On 8/14/19 3:14 PM, Andrew Morton wrote:
On Wed, 14 Aug 2019 22:20:23 +0200 Daniel Vetter <daniel.vetter@xxxxxxxx> wrote:

Just a bit of paranoia, since if we start pushing this deep into
callchains it's hard to spot all places where an mmu notifier
implementation might fail when it's not allowed to.
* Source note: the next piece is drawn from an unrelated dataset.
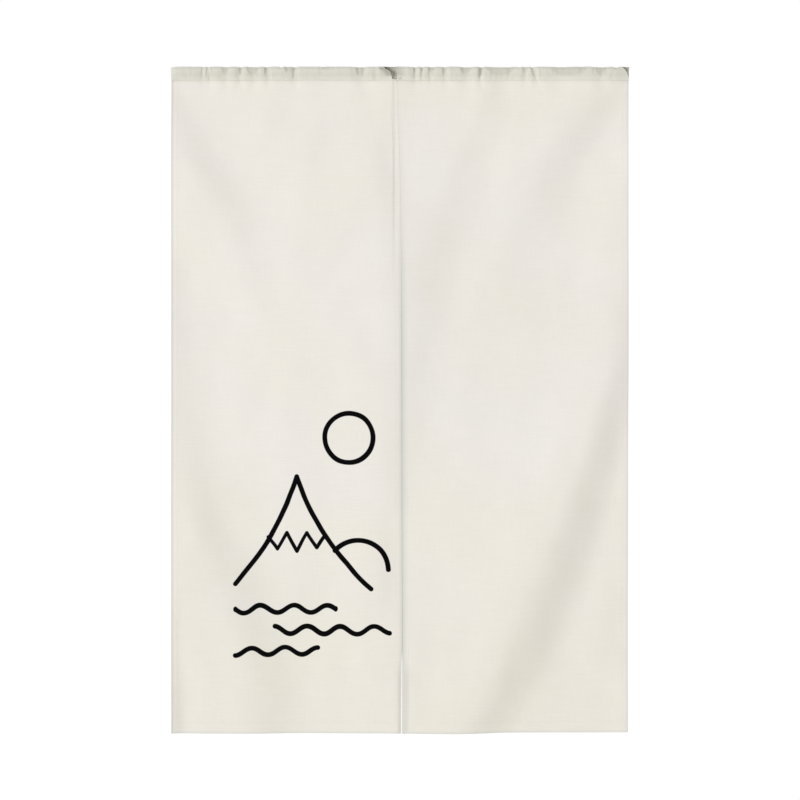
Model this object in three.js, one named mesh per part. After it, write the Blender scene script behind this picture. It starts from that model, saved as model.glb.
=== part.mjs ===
// A noren, the split door curtain, in cream canvas: two panels side by side, each with a
// gathered rod pocket at its head and a slit between them down to the hem.
// Millimetres. X runs across the doorway, Y from front to back and Z up, so the front faces -Y.
// The origin is the middle of the top edge, where a rod holds the curtain up.

import * as THREE from 'three';

// Overall size as it hangs, and the cloth.
const HALF_WIDTH = 411.5;
const HEIGHT = 1200;
const CLOTH = 1.2;
const GAP = 0.3;

// The rod pocket is a teardrop in section: round over the rod, and closed by a seam below it.
const POCKET_HEIGHT = 25;
const POCKET_DEPTH = 22;
const POCKET_SEAM = 4;
const SEAM_THICKNESS = 2.6;
const INNER_TIP = 0.2;
const POCKET_LOOP_STEPS = 7;
const POCKET_PITCH = 18;
const CLOSEST_STATIONS = 3.2;

// The teardrop is sin(turn) * sin(turn / 2) wide, and this is that product's largest value.
const TEARDROP_PEAK = 0.77;

// The sheets are modelled on a net of columns and rows, closer together at the edges.
const COLUMN_PITCH = 18;
const ROW_PITCH = 42;
const EDGE_COLUMNS = [0, 4, 12, 15];
const HEAD_ROWS = [0, 8, 20, 38, 62];
const FOOT_ROWS = [24, 20, 5, 0];

// Hems are turned to the back, so the cloth is thicker in a band along three edges.
const SIDE_HEM = 13;
const BOTTOM_HEM = 22;
const HEM_EXTRA = 0.8;

// Every free edge rolls back a little. Where the slit parts at the foot, the left panel's edge
// rolls back and the right panel's edge rolls forward, from one height down to another.
const EDGE_ROLL = { reach: 12, back: 0.6 };
const FOOT_ROLL = { from: -1020, full: -1110 };

// The side the slit is on, and how its edge rolls at the foot.
const PANELS = {
  left: { slitSide: 1, footBack: 1.0, footReach: 5 },
  right: { slitSide: -1, footBack: -1.5, footReach: 8 },
};

// The left panel laps over the right one: widely at the head of the slit, where a row of stitching
// joins them, then by little more than its edge, and not at all at the foot, where they part.
const LAP = { middle: -8, width: 14, reach: 34, from: -1030, fade: 70, clearance: 0.6 };
const LEFT_SLIT = [
  { z: -26, x: -6.0 },
  { z: -88, x: -4.2 },
  { z: -151, x: -0.9 },
  { z: -259, x: 1.2 },
  { z: -400, x: 2.6 },
  { z: -880, x: 3.2 },
  { z: -975, x: 2.5 },
  { z: -1060, x: 2.2 },
  { z: -1200, x: 2.0 },
];
const RIGHT_SLIT = [
  { z: -26, x: -18.0 },
  { z: -260, x: -16.0 },
  { z: -330, x: -8.0 },
  { z: -420, x: 1.2 },
  { z: -880, x: 1.6 },
  { z: -975, x: 2.5 },
  { z: -1060, x: 3.1 },
  { z: -1200, x: 3.2 },
];

// Below the wide lap both layers dip together along the slit.
const SLIT_DIP = { depth: 1.7, width: 6.5, from: -320, full: -460 };

// How far the front layer of a pocket is drawn in at its mouth, at each share of the pocket's
// height. Where this is below zero the front layer reaches out.
const EVEN_MOUTH = [
  { height: 0.0, drawn: 0.0 },
  { height: 1.0, drawn: 0.0 },
];
const CUT_BACK_MOUTH = [
  { height: 0.0, drawn: 0.0 },
  { height: 0.05, drawn: 5.5 },
  { height: 0.3, drawn: 6.0 },
  { height: 0.5, drawn: 9.0 },
  { height: 0.65, drawn: 15.0 },
  { height: 0.8, drawn: 21.0 },
  { height: 1.0, drawn: 23.0 },
];
const REACHING_MOUTH = [
  { height: 0.0, drawn: 0.0 },
  { height: 0.5, drawn: -0.8 },
  { height: 1.0, drawn: -3.6 },
];
const CORNER_MOUTH = [
  { height: 0.0, drawn: 0.0 },
  { height: 0.26, drawn: 1.4 },
  { height: 0.5, drawn: 4.0 },
  { height: 0.75, drawn: 8.0 },
  { height: 1.0, drawn: 13.5 },
];

// The ends of each pocket. A mouth's slant is spread over this much of the pocket.
const MOUTH_REACH = 45;
const POCKET_ENDS = {
  left: { from: -411.5, to: -5.9, mouthFrom: EVEN_MOUTH, mouthTo: CUT_BACK_MOUTH },
  right: { from: -5.4, to: 411.5, mouthFrom: REACHING_MOUTH, mouthTo: CORNER_MOUTH },
};

// The back layer of a mouth follows the front one only above this share of the pocket's height.
const BACK_SLANT_FROM = 0.95;

// How a gather presses the pocket's front, its back and its top edge, and the cloth below the seam,
// as shares of its depth. Below the seam it widens with each millimetre of drop and dies out over a
// reach that grows with its width.
const GATHER_SHARE = { front: 0.8, back: 0.3, top: 0.3 };
const GATHER_WIDENING = 0.45;
const GATHER_REACH = { least: 16, perWidth: 1.6 };

// Gathers in the pocket. Each is an upright furrow, and lean is how far it has moved sideways at
// the seam.
const GATHERS = [
  { x: -354, depth: 1.4, width: 4.0, lean: 0 },
  { x: -345, depth: 2.2, width: 4.0, lean: 3 },
  { x: -313, depth: 2.0, width: 7.0, lean: 0 },
  { x: -286, depth: 2.0, width: 6.0, lean: -2 },
  { x: -263, depth: 2.2, width: 9.0, lean: 0 },
  { x: -239, depth: 2.2, width: 5.0, lean: 2 },
  { x: -189, depth: 2.0, width: 6.0, lean: 0 },
  { x: -70, depth: 2.6, width: 12.0, lean: 3 },
  { x: 27, depth: 2.4, width: 5.0, lean: 1 },
  { x: 40, depth: 1.8, width: 4.0, lean: 0 },
  { x: 57, depth: 2.0, width: 4.0, lean: -2 },
  { x: 80, depth: 2.0, width: 6.0, lean: 2 },
  { x: 120, depth: 3.0, width: 11.0, lean: 0 },
  { x: 145, depth: 2.6, width: 3.5, lean: 0 },
  { x: 181, depth: 3.0, width: 20.0, lean: 4 },
  { x: 225, depth: 2.0, width: 5.0, lean: 0 },
  { x: 240, depth: 2.8, width: 3.5, lean: 5 },
  { x: 290, depth: 2.4, width: 18.0, lean: -3 },
  { x: 360, depth: 2.6, width: 12.0, lean: 2 },
];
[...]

Inspired by some confusion we had discussing i915 mmu notifiers and
whether we could use the newly-introduced return value to handle some
corner cases. Until we realized that these are only for when a task
has been killed by the oom reaper.

An alternative approach would be to split the callback into two
versions, one with the int return value, and the other with void
return value like in older kernels. But that's a lot more churn for
fairly little gain I think.

Summary from the m-l discussion on why we want something at warning
level: This allows automated tooling in CI to catch bugs without
humans having to look at everything. If we just upgrade the existing
pr_info to a pr_warn, then we'll have false positives. And as-is, no
one will ever spot the problem since it's lost in the massive amounts
of overall dmesg noise.

...

--- a/mm/mmu_notifier.c
+++ b/mm/mmu_notifier.c
@@ -179,6 +179,8 @@ int __mmu_notifier_invalidate_range_start(struct mmu_notifier_range *range)
pr_info("%pS callback failed with %d in %sblockable context.\n",
mn->ops->invalidate_range_start, _ret,
!mmu_notifier_range_blockable(range) ? "non-" : "");
+ WARN_ON(mmu_notifier_range_blockable(range) ||
+ ret != -EAGAIN);
ret = _ret;
}
}

A problem with WARN_ON(a || b) is that if it triggers, we don't know
whether it was because of a or because of b. Or both. So I'd suggest

WARN_ON(a);
WARN_ON(b);


This won't quite work. It is OK to have mmu_notifier_range_blockable(range) be true or false.
sync_cpu_device_pagetables() shouldn't return
-EAGAIN unless blockable is true.